__TASK PROMPT__
Set down the material once more, exactly as it appears.

__DATA PROVIDED__
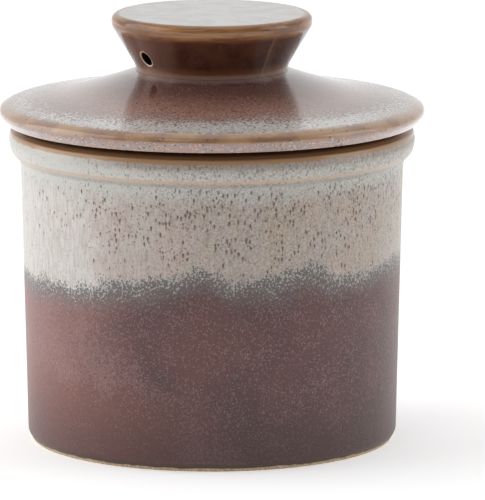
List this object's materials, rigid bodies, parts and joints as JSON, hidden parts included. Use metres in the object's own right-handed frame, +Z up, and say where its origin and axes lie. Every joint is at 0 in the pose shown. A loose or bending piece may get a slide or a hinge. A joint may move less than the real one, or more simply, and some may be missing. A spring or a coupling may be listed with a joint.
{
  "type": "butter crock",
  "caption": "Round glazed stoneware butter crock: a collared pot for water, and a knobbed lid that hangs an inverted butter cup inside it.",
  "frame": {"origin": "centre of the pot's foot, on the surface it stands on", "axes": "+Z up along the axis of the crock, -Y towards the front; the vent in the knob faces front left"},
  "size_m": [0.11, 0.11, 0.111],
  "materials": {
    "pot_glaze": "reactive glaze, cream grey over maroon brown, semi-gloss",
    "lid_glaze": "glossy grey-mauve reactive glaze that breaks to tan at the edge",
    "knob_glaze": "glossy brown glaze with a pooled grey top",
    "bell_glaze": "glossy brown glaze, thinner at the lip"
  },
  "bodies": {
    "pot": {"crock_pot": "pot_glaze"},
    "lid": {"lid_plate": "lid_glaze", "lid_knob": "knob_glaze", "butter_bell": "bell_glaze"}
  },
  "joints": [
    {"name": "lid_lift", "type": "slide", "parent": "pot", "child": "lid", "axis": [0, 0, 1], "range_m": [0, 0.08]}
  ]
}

__TASK RESPONSE__
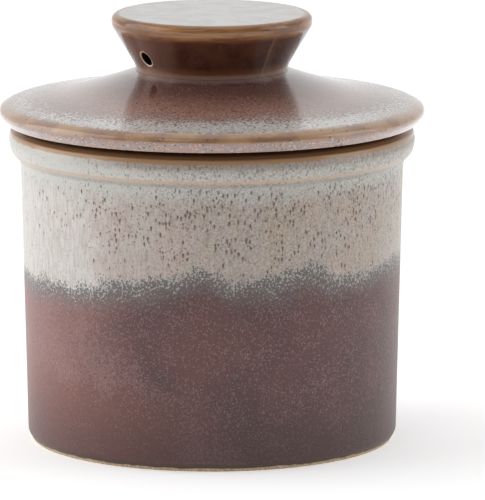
List this object's materials, rigid bodies, parts and joints as JSON, hidden parts included. Use metres in the object's own right-handed frame, +Z up, and say where its origin and axes lie. Every joint is at 0 in the pose shown. A loose or bending piece may get a slide or a hinge. A joint may move less than the real one, or more simply, and some may be missing. A spring or a coupling may be listed with a joint.
{
  "type": "butter crock",
  "caption": "Round glazed stoneware butter crock: a collared pot for water, and a knobbed lid that hangs an inverted butter cup inside it.",
  "frame": {"origin": "centre of the pot's foot, on the surface it stands on", "axes": "+Z up along the axis of the crock, -Y towards the front; the vent in the knob faces front left"},
  "size_m": [0.11, 0.11, 0.111],
  "materials": {
    "pot_glaze": "reactive glaze, cream grey over maroon brown, semi-gloss",
    "lid_glaze": "glossy grey-mauve reactive glaze that breaks to tan at the edge",
    "knob_glaze": "glossy brown glaze with a pooled grey top",
    "bell_glaze": "glossy brown glaze, thinner at the lip"
  },
  "bodies": {
    "pot": {"crock_pot": "pot_glaze"},
    "lid": {"lid_plate": "lid_glaze", "lid_knob": "knob_glaze", "butter_bell": "bell_glaze"}
  },
  "joints": [
    {"name": "lid_lift", "type": "slide", "parent": "pot", "child": "lid", "axis": [0, 0, 1], "range_m": [0, 0.08]}
  ]
}